C'mon, Anne-- D&D probably did more, but I don't think GURPs or Rifts has even come close to White Wolf, and none of the above you mentioned had *any* LARP material. I know of plenty of folks who have scads of White Wolf books, and I can't think of many who have scads of the others. Few actually intermingle-- it's just the fact that they are *all* interconnected. And if you read the Storyteller's Companion for Vampire, White Wolf supposedly encourages you to do your own timelines, your own stories, etc., etc., etc. I just rather doubt that many do. I have a hard time believing people are buying the books to really use them since the latest editions have become far more detailed that *any* system I've seen out on the market. Besides, you understand well that Mage is a monster game, and new players have a hard time digesting all the rules, *if* you're using all of them. Mage LARP flopped with our chapter mostly because no one got the idea that you could create your own spells (and the majority wanted to play Vampire and nothing else.)
I honestly have to differ on the GURPs and the RIFTs thing. I've never played GURPs and only played Rifts for a very short period of time. Both of them EASILY had more books that I've seen for sale than White Wolf. I found the rules for White Wolf to be a whole lot easier to understand than the rules for Rifts. (Though I still REALLY cannot clearly follow the combat rules... I get confused) People with no imagination have no business role-playing at all (IMNSHO). In that regard those people generally just want to play violent shoot-em ups or something with very little long-standing plot lines that involves a lot of politicing (yes it would be nice to just kill whoever pissed you off but sometimes that's just not feasible). I can't say as I've read every single word in every single WW book, even Mage which is the main game I play, but I don't find it all that complicated. I see encouragement to make up your own storylines and timelines in the simple fact that there aren't a lot of 'modules' out there (at least that I've seen, I know there are some) like there is for D&D. You don't very often really get your own dungeon with creatures plotted out handed to you. They do however list characters- which in a pinch make great NPCs. You obviously work with a very limited group of people. I was astounded when I went to my friends' house and saw that they had a tall bookcase completely filled with role-playing books- mostly RIFTs, GURPs, AD&D and a small shelf for WW. Granted they don't have any of the LARP info (only a few of my friends LARP, the others are rather contemptous of it) I go to my sister and brother-in-law's place- no WW books at all but damn do they have more GURPs book than I could EVER see the need for... So it basically comes down to- your mileage may vary. It'll all depend on the limits of the people you play with (as far as rules comprehension, etc.) though my friend Debbie says that the rules are far from the most important aspect. As long as someone has an idea that's all you need. <set rant=off>
Jack, I have at least 50 GURPS rule/world-books (not counting the other stuff), and I don't think I've got even half of what's available...

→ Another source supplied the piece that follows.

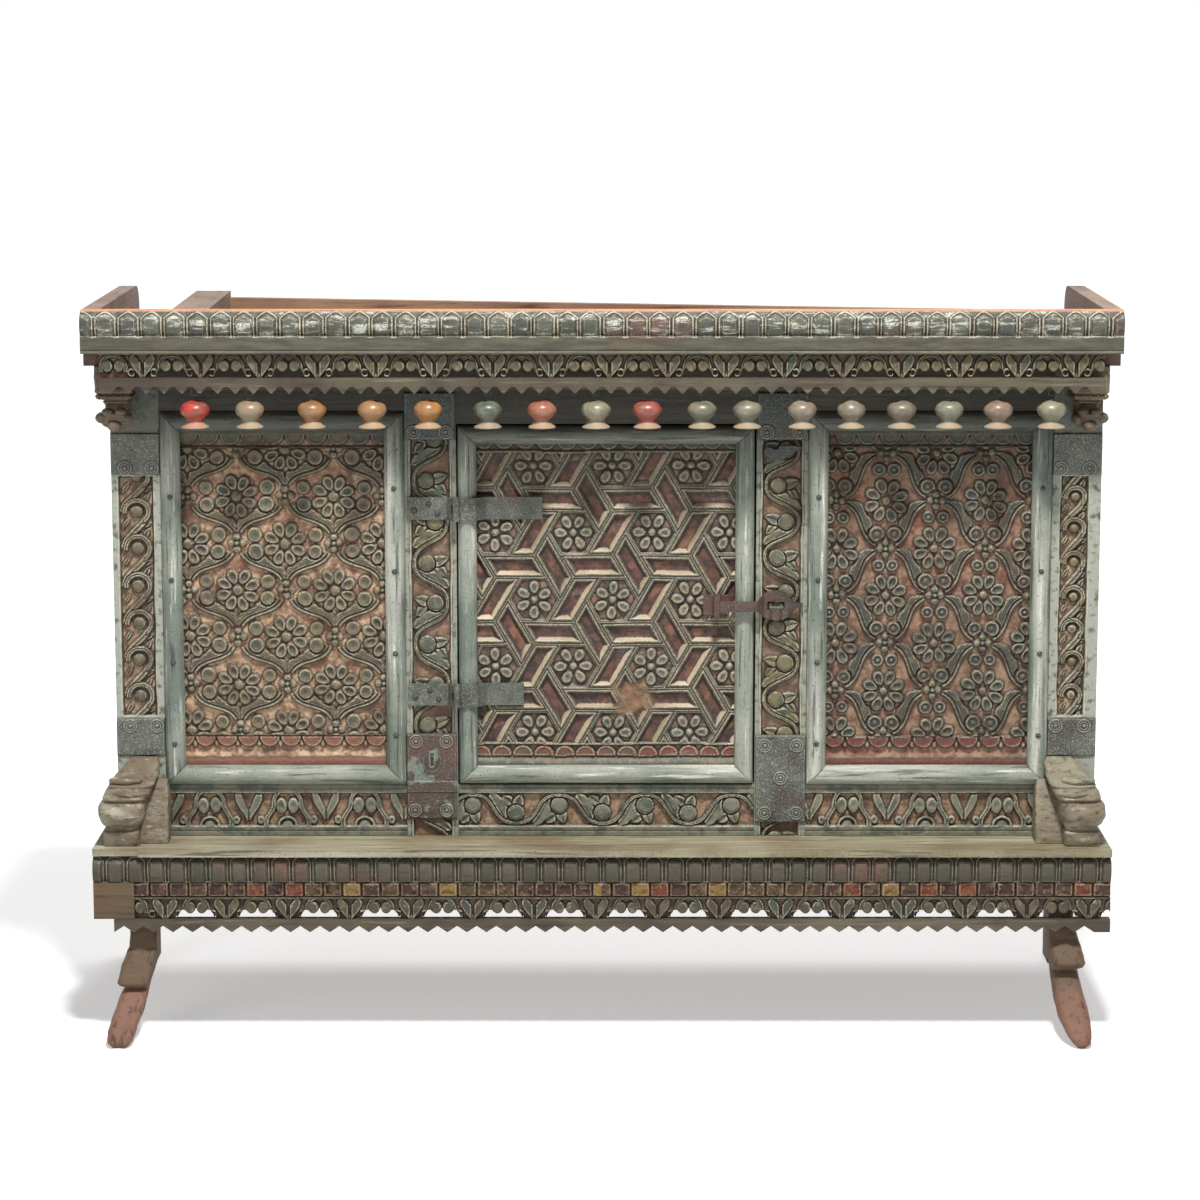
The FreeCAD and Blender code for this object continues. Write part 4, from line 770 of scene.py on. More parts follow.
def door_field(x, z):
    """Strapwork of slanted trays about six-petalled flowers, under a row of small arches."""
    x = x + 1.1 * drift(x, z, 70, 31)
    z = z + 1.1 * drift(x, z, 60, 32)
    pitch = 108.0
    root = math.sqrt(3) / 2
    row_pitch = pitch * root
    origin_x, origin_z = 14.5, 600.0
    row = np.round((z - origin_z) / row_pitch)
    best = np.full_like(x, 1e9)
    local_x, local_z = np.zeros_like(x), np.zeros_like(x)
    cell_a, cell_b = np.zeros_like(x), np.zeros_like(x)
    for step in (-1, 0, 1):
        this = row + step
        shift = 0.5 * pitch * (this - 2 * np.floor(this / 2))
        column = np.round((x - origin_x - shift) / pitch)
        dx, dz = x - origin_x - shift - column * pitch, z - origin_z - this * row_pitch
        near = np.hypot(dx, dz)
        closer = near < best
        best = np.where(closer, near, best)
        local_x, local_z = np.where(closer, dx, local_x), np.where(closer, dz, local_z)
        cell_a, cell_b = np.where(closer, this, cell_a), np.where(closer, column, cell_b)
    edge = np.full_like(x, 1e9)
    shade = np.zeros_like(x)
    for turn in range(6):
        toward = turn * math.pi / 3
        centre_x, centre_z = pitch / 2 * math.cos(toward), pitch / 2 * math.sin(toward)
        slant = toward + math.pi / 3
        dx, dz = local_x - centre_x, local_z - centre_z
        # Solve for the steps along the tray's two directions
        long_step = (dx * math.sin(toward) - dz * math.cos(toward)) / (
            math.cos(slant) * math.sin(toward) - math.sin(slant) * math.cos(toward)
        )
        short_step = (dx * math.sin(slant) - dz * math.cos(slant)) / (
            math.cos(toward) * math.sin(slant) - math.sin(toward) * math.cos(slant)
        )
        past_end, past_side = np.abs(long_step) - 33.5, np.abs(short_step) - 15.5
        reach = np.maximum(past_end, past_side) * root
        closer = reach < edge
        edge = np.where(closer, reach, edge)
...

I'm obviously out of touch, then.
For a game whose initials stand for Generic Universal Role Playing System, you'd think one rule book would be enough. :-)
I guess. Game companies make bucks when players fail to exercise imagination. GURPS, as best as I could remember, initially had a book for every category out there, but "Steam" wouldn't exactly fit that.
Might as well drift to LARP for a moment.. I know Anne's not too keen on the Cam, but I honestly found the Mage (LARP) venue to be quite fun. It was the most recent one to be approved for LARP. It's a bit premature to say this after just one game, but I think the inherent lack of politics in Mage make a LARP experience a little smoother.. little IC politics makes it hard for OOC politics to bleed through. The Storyteller is a bit more involved, and the enemy is a bit more apparent, namely the Technocracy, and so there's more incentive to work together. The only possible downside is that you *must* deal with rotes, which I know are in the tabletop version, but I also know can be glossed over there. Of course, the cool part is that you can make your own. Anyway, I would have been into this much earlier, but my old chapter just didn't get it-- they kept looking at Spheres and rotes like Disciplines. They couldn't seem to grasp that the rotes there were *suggestions* (well, previously established rotes-- Flames of Purification is a hallmark of the Celestial Chorus) and the list wasn't to be followed stepwise: you could pick and choose as long as you had the Sphere Level for it. Once I moved, I found a group that did get it.
Re: Rotes.... yeah, my table top Mage games really don't use them at all. Exactly...
eh-hem met systems: there are all of 3 books for vtmLARP 1 for ghouls, 1 for changling, 2 for mage, 2 for warewolf used to be 1 for wraith.. mummy has one and hunter is getting one in dec. KotE is an expansion for VtM and requres teh basic vampire book, the storytellers guide forKOTE does not exist,it's the addition and update to revised 3rd ed rules. now...rifts has WAYYY more books,but each are 200+ pages for 15.95 palladium prizes themselves on lowwset price in the industry for mass published rpgs white wolf is no way worse than ad&d (or gods forbid 3rd ed which has every house rule published as official) or dp9's stuff hte problem is for gms who have players that want to use everything.. oh yha, forgot the much lamented shadowrun...oi, FASA was just as bad as WW about out of print books being neccissary for the game.
GURPS is a differnt story, each book tends to contain more informatnion on a subject than a 100 level college textbook.
that's bad?
no iz good
Well, World of Darkness v. 2 has been out for a while now, and I think they have streamlined things quite a bit. They axed a number of things: no more Changing Breeds, no Dark Ages yet, no Eastern books.